Теперь хочу привести еще один типичный эпизод нашей голодной жизни в Томске.
Как-то, когда я работала в ночной смене, мне и еще одной работнице нашего отдела дали карточки на суп, и мы пошли в столовую. За нашим столом сидела женщина лет сорока и тоже ела суп. Мы разговорились. Оказалось, что она одна воспитывает пятнадцатилетнего сына, которого родила без мужа, и еще помнит ужасы Первой мировой войны. Она с тоской в голосе говорила, что всегда очень голодна, так как получает всего 800 граммов хлеба на себя и только 300 граммов на своего уже в общем-то взрослого сына. Женщина очень сокрушалась, что в молодости совершила ошибку, за которую ей и сыну теперь приходится расплачиваться. Замуж с ребенком ей выйти к сорока годам так и не удалось, а растить его без мужа было, конечно, очень трудно.
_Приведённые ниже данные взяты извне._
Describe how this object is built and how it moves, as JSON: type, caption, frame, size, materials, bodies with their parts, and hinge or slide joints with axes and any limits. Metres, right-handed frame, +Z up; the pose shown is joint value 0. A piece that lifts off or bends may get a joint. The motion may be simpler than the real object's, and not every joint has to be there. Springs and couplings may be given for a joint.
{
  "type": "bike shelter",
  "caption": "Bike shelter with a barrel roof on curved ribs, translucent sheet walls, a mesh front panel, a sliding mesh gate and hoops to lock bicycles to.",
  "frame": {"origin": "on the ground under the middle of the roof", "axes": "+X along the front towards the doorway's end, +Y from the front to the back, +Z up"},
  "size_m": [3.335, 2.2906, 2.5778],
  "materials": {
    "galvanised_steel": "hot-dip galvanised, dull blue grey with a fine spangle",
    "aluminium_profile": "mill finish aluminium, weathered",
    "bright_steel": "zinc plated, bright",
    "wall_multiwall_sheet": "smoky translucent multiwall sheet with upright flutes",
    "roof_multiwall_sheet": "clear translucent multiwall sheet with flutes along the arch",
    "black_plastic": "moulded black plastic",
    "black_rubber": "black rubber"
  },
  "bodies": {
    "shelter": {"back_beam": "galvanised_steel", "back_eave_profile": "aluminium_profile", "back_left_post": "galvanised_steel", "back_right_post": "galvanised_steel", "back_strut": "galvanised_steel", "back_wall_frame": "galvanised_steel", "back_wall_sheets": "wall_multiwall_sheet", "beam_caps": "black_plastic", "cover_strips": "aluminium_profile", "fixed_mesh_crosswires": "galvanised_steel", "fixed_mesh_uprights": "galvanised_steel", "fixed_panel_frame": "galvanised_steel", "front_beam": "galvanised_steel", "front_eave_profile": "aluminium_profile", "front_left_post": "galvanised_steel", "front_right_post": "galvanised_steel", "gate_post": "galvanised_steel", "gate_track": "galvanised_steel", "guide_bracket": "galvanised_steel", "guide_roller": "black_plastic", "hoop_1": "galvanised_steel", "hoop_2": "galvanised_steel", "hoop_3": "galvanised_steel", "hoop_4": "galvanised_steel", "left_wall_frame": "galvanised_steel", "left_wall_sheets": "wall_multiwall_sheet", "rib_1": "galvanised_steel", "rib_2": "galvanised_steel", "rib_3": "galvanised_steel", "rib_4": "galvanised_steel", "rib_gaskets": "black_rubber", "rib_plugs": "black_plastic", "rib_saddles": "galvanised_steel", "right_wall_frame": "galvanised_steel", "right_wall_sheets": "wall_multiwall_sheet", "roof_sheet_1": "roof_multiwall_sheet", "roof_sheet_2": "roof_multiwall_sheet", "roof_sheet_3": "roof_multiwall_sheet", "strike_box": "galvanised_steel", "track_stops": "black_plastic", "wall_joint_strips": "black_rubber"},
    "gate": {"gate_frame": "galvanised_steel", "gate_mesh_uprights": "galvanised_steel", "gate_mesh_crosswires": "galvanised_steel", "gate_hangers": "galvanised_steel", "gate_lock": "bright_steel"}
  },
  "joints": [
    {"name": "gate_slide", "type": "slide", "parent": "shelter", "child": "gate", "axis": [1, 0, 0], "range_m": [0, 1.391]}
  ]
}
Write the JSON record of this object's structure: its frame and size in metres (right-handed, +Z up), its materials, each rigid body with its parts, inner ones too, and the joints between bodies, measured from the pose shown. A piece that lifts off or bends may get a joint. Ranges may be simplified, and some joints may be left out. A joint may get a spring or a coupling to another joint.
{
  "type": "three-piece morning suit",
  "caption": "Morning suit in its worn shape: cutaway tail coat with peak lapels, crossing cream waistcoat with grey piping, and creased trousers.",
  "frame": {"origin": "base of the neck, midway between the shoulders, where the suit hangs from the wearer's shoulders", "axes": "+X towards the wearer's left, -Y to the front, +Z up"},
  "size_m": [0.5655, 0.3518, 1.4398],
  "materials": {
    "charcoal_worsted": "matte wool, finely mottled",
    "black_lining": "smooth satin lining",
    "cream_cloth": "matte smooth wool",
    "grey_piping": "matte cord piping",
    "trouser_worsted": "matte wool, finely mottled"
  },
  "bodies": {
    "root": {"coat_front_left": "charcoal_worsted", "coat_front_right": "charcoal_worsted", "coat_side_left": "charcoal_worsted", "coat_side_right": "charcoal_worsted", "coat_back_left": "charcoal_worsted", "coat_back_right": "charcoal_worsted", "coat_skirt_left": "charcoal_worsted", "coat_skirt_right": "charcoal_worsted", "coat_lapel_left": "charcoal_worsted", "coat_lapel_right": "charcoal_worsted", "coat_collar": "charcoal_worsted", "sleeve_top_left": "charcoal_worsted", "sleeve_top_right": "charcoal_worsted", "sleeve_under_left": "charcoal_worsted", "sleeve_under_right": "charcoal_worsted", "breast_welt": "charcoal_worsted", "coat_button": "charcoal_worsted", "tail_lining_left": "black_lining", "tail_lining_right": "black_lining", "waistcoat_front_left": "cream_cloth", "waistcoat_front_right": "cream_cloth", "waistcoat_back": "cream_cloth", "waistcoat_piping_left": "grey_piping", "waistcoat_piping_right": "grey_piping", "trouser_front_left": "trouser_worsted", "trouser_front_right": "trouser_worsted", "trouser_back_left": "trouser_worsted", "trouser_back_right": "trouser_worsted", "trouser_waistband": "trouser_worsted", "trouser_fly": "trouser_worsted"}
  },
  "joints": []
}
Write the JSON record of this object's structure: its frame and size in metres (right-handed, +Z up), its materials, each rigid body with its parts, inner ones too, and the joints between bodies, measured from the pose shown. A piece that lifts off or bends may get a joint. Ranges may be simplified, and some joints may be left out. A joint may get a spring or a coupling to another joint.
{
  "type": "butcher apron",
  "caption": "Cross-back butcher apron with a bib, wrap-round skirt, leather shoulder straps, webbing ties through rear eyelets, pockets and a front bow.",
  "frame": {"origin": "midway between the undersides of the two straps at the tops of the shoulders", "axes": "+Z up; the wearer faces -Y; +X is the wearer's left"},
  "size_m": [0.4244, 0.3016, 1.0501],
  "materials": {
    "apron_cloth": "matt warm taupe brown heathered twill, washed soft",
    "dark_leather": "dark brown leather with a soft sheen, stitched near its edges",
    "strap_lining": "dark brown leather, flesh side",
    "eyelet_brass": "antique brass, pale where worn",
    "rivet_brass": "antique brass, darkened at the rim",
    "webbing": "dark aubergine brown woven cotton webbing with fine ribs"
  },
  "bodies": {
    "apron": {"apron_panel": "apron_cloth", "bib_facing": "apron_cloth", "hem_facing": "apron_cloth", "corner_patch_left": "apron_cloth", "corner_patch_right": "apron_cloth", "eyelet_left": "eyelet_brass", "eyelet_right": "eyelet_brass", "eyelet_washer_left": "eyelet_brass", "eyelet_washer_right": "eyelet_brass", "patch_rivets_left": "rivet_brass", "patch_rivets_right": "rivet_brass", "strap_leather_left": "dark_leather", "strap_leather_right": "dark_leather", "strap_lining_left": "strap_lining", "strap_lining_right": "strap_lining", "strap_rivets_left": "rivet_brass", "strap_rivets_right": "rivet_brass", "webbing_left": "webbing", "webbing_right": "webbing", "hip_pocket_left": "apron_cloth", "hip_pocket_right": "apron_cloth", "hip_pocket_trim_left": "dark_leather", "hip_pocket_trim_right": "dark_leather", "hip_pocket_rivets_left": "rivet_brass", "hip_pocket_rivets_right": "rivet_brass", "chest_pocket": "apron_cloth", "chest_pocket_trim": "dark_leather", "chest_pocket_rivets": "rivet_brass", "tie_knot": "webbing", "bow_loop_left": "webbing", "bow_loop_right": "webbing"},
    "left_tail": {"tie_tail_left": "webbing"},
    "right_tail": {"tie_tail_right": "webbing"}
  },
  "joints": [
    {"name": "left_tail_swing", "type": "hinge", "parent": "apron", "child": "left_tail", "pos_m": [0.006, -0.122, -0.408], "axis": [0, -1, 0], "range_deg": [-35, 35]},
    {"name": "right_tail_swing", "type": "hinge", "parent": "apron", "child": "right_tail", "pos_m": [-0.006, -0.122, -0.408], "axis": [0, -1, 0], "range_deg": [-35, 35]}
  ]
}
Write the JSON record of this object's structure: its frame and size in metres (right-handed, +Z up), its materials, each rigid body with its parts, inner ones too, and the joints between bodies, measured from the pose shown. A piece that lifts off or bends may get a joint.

Она рассказывала, что свой хлеб съедает еще по дороге из магазина, а 300 граммов сына приносит домой и прячет, чтобы не попадался на глаза. И все-таки не может долго терпеть, когда находится дома. Для успокоения она постоянно говорит сама себе: «Я отщипну только малюсенький кусочек хлеба, крошечку, и сын не заметит ничего». Но после первой крошечки бывает вторая, и, почти обезумев, она поедает всю порцию. Когда сын приходил из школы и мать видела его голодные глаза, слышала его убийственный риторический вопрос: «Мама, ты опять съела мой хлеб?», с ней каждый раз случалась истерика. Как горькая пьяница, женщина давала себе слово, что завтра такое не повторится, но, к ее великому горю, такое повторялось часто.